═══ Data lines

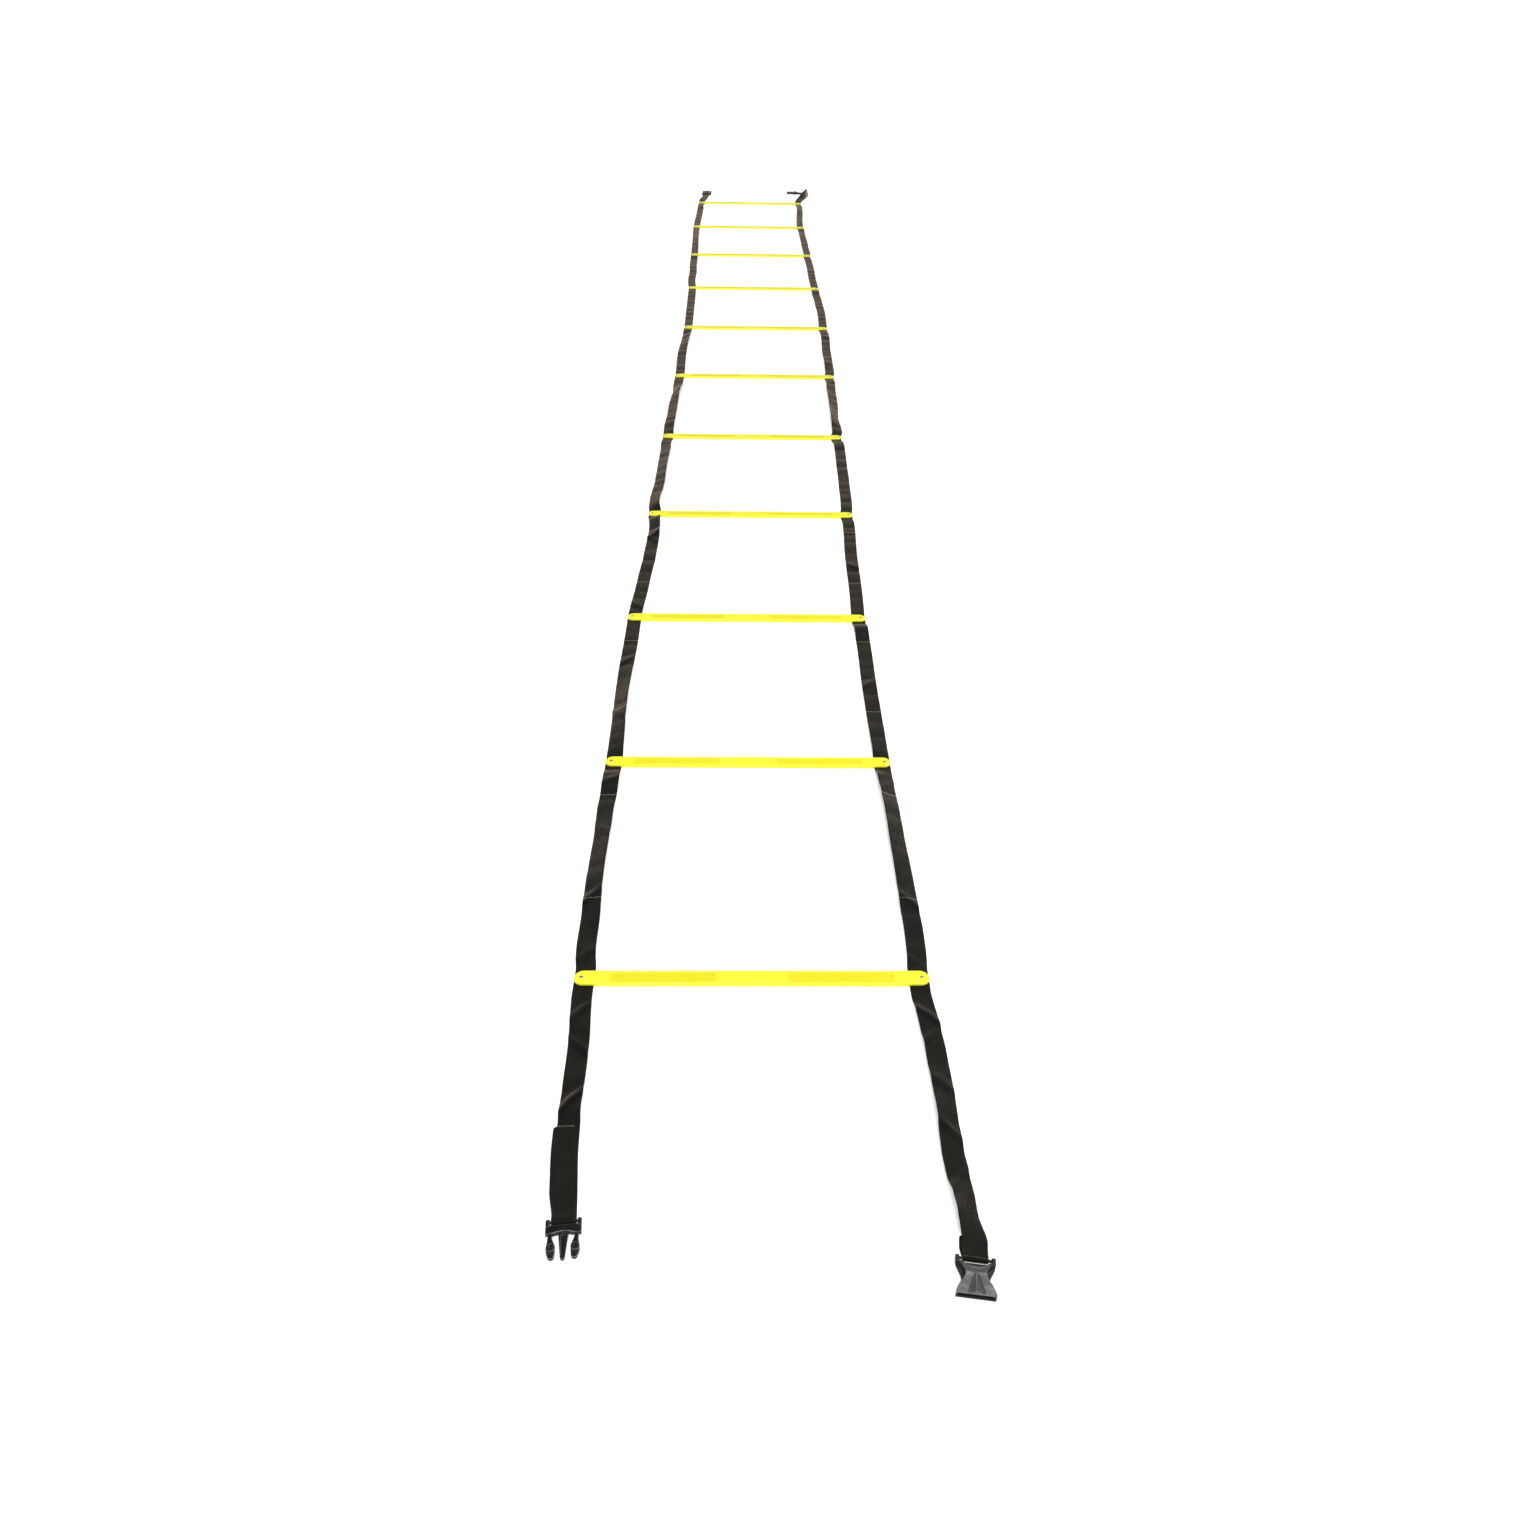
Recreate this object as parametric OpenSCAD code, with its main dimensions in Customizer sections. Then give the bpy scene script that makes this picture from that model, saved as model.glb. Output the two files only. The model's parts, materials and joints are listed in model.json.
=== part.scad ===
// Agility ladder: eleven flat plastic rungs riveted on two webbing side straps, with a side-release
// buckle on each of the four strap ends so that ladders can be joined end to end.
// Frame: X across, Y along the ladder, Z up. The origin is on the floor at the ladder's centre.
// The straps are continuous webbing. They are cut only on the lines where they fold.

/* [Ladder] */
// Length of a rung, tip to tip
rung_length = 430; // [400:5:500]
// Distance from one rung to the next
rung_pitch = 435; // [380:5:500]

/* [Rung] */
// Width of a rung, along the ladder
rung_width = 22; // [20:0.5:26]
// Height of a rung's top face over the floor
rung_height = 5.5; // [5:0.1:7]
// Length of one shallow panel in the top face
panel_length = 128; // [80:2:140]
// Length of the raised pad between the two panels
pad_length = 87; // [60:1:100]
// Depth of the panels
panel_depth = 0.8; // [0.4:0.1:1.2]
// Distance of a rivet from the rung's tip
rivet_inset = 9; // [8.5:0.5:11]

/* [Strap] */
// Width of the webbing
strap_width = 25; // [24:0.5:25]
// Thickness of the webbing
strap_thickness = 1.5; // [1.2:0.1:1.8]
// Length of the turned back end on the near left strap
fold_back = 112; // [60:2:120]
// Length of the sewn end under the other three straps
sewn_end = 26; // [20:1:30]

/* [Folding] */
// Distance from a rung's centre line to the fold beside it
fold_offset = 29; // [28:0.5:34]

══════

Instructions for the task: Please print the material above exactly as it appears, from its first line through the line containing "where they fold.", inclusive, and stop there.

Response to the task:
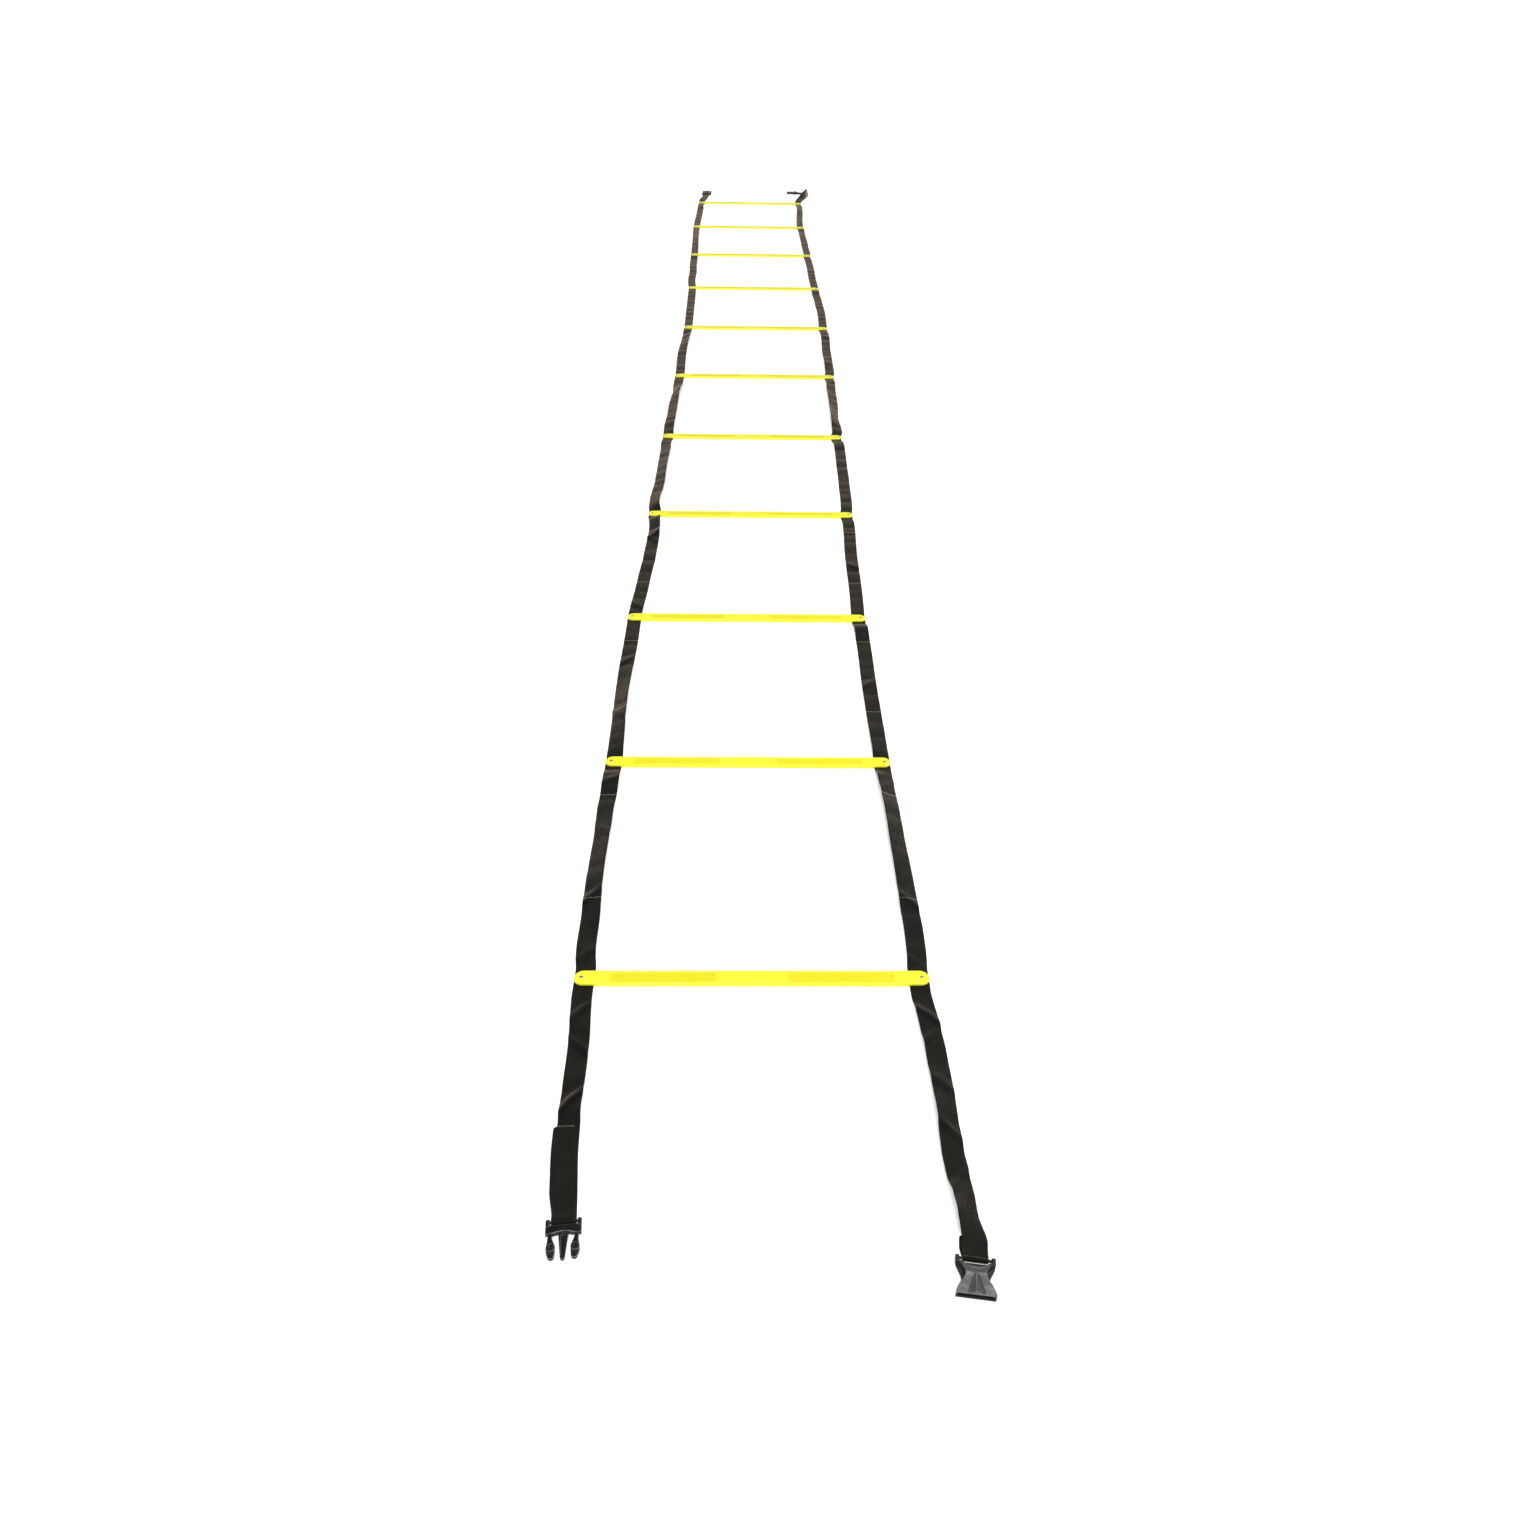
Recreate this object as parametric OpenSCAD code, with its main dimensions in Customizer sections. Then give the bpy scene script that makes this picture from that model, saved as model.glb. Output the two files only. The model's parts, materials and joints are listed in model.json.
=== part.scad ===
// Agility ladder: eleven flat plastic rungs riveted on two webbing side straps, with a side-release
// buckle on each of the four strap ends so that ladders can be joined end to end.
// Frame: X across, Y along the ladder, Z up. The origin is on the floor at the ladder's centre.
// The straps are continuous webbing. They are cut only on the lines where they fold.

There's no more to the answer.